Guardate quella foto e osservate la curva dei sondaggi. Cinque giorni fa due italiani su tre condividevano la scelta di Beppino Englaro. Ieri il paese era diviso a metà. Nel mezzo c’è stata una delle più colossali operazioni di disinformazione del dopoguerra. Sarà interessante e istruttivo studiarla. Perché la campagna mediatica della tragedia di Eluana Englaro è la dimostrazione evidente dei danni che la cosiddetta “anomalia italiana” è in grado di produrre nella libera formazione del consenso.
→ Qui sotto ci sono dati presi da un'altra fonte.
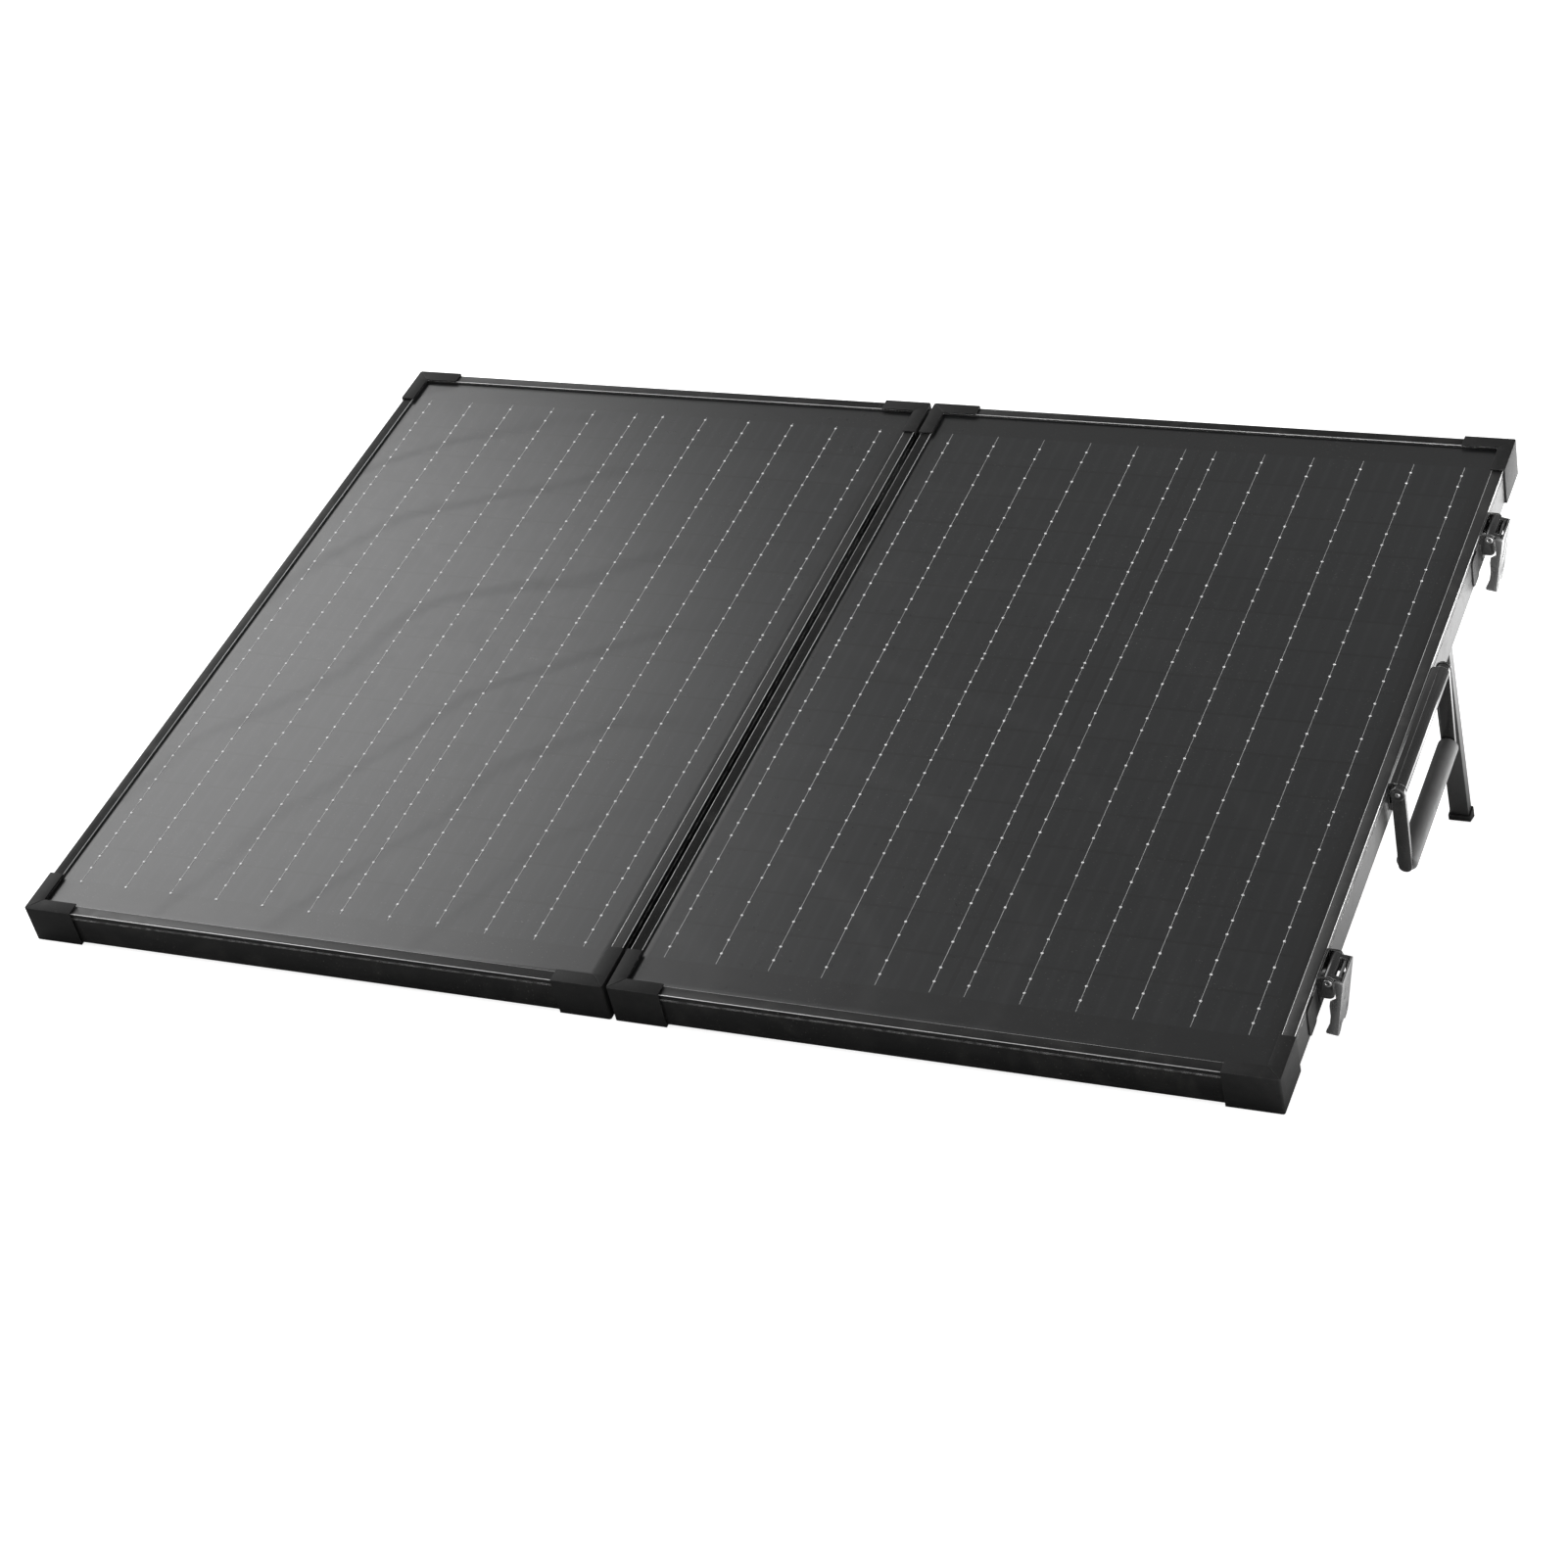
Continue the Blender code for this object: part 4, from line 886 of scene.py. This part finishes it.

La tempestività con cui Silvio Berlusconi ha diffuso la sua dichiarazione chiarisce a tutti quelli che ancora non se n’erano accorti il senso dell’intera operazione: attribuire la morte di Eluana Englaro al capo dello Stato e all’intera opposizione. Con qualche venatura di “giallo” come ha potuto constatare chi, poco fa, si trovava davanti alla televisione e ha avuto la disgrazia di sentire Bruno Vespa.

L’uso delle immagini della ragazza sarà, nei prossimi giorni, il proseguimento con altri mezzi della falsificazione operata attraverso i servizi sui risvegli dal coma (di persone in condizioni totalmente diverse da Eluana Englaro) o con l’utilizzo ossessivo di verbi quali “bere” e “mangiare” (spesso accompagnate da immagini di focacce e bottiglie d’acqua). Per questo è importante guardare bene, cioè in modo adulto e consapevole, quelle vecchie foto.

Perché il loro uso e abuso richiamerà un’assenza. Richiamerà l’immagine mancante. Quella di Eluana nel letto di morte.
L’immagine che, se solo avesse voluto, Beppino Englaro avrebbe potuto diffondere per mettere a tacere i suoi calunniatori. Non l’ha mai fatto. Non ha voluto farlo. Ma questo, state sicuri, le televisioni del premier non lo diranno.